━━━━━ Provided material

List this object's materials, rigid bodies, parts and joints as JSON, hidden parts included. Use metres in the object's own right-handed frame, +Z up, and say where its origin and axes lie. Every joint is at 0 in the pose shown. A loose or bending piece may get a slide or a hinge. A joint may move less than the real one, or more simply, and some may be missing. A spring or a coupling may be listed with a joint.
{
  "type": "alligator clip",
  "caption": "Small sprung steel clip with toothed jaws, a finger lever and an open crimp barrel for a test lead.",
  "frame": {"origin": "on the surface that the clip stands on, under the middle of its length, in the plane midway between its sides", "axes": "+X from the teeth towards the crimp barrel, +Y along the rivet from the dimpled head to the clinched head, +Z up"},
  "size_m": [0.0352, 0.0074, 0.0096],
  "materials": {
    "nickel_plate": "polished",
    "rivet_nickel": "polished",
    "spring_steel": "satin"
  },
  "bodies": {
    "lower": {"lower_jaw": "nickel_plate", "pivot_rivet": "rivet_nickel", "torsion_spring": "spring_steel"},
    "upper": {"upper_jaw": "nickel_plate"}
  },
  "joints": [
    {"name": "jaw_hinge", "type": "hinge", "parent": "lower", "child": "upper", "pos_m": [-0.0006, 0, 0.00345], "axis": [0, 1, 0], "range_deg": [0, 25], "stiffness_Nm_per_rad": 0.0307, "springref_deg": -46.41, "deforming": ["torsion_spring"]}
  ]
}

━━━━━━━━━━
━━━━━ Provided material

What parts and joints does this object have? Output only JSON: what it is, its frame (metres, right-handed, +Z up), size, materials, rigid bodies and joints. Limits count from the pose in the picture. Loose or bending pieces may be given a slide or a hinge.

━━━━━━━━━━

Task brief –
Report how many lines of the preceding records include "right". Output the number only.

Solution below –
2